Paseamos por la ciudad sin detenernos en las caras que se cruzan con las nuestras. Cada quien arrastra su propia historia, y por lo general, preferimos ignorar la del otro. Tal vez sea una forma de protegernos de un dolor ajeno que tememos no saber manejar. Sin embargo, esos ojos que apenas rozan los nuestros guardan alegrías y sombras tan grandes como las nuestras.

A veces, me sorprende la paradoja de sentirnos solos en medio de la multitud. Podríamos tender un puente con una palabra, con un gesto, con una pregunta, pero el fragor cotidiano nos hace seguir de largo, creyendo que nuestra pena es la única que merece atención. Así, terminamos asumiendo que el resto del mundo va a otro ritmo, como si existiera una muralla de cristal entre uno y los demás.

Y sin embargo, en cada mente que pasa apresurada late una urgencia parecida: un desencuentro amoroso, una idea que pugna por nacer, un sueño con sabor a derrota o tal vez a victoria. Somos el reflejo de una misma inquietud. Pero ese reflejo se diluye tras la ventana empañada de nuestra individualidad, y lo que queda es la certeza de que, pese a estar rodeados, seguimos envueltos en un silencio que nadie se toma el trabajo de descifrar.

Hay un pequeño milagro en reconocer que no somos los únicos que vagamos con la espalda doblada por un dolor o con el pecho inflado de ilusiones vanas. Si alzáramos la vista con la simple intención de ver y escuchar al prójimo, quizá advertiríamos que no estamos tan solos como creemos. Que las sombras también ensayan un baile de esperanza en cada esquina. Pero solemos ignorarlo, presos de una costumbre que privilegia nuestro propio ombligo.

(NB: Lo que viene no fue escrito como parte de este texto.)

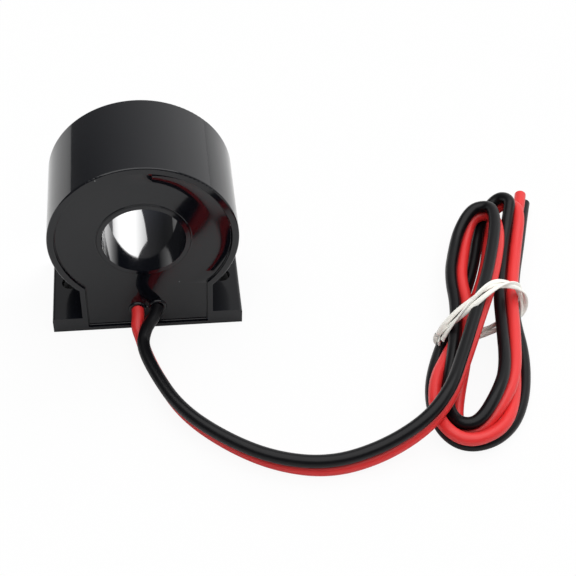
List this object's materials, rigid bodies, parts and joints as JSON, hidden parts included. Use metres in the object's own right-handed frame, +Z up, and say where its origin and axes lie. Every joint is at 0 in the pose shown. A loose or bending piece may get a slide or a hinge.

En esa danza de desconocidos, hay un resquicio para la compasión, para el humor compartido, para una conversación que disipe la niebla de la indiferencia. Basta un instante de curiosidad auténtica para sentir que los otros no son un decorado, sino un espejo donde también se reflejan nuestras propias dudas. De ese modo, tal vez descubramos que en la multitud anónima palpitan amistades, confesiones y hasta complicidades que aún no se han dicho. Y así, nuestra soledad deja de ser una barrera infranqueable para convertirse en el puente más humano de todos.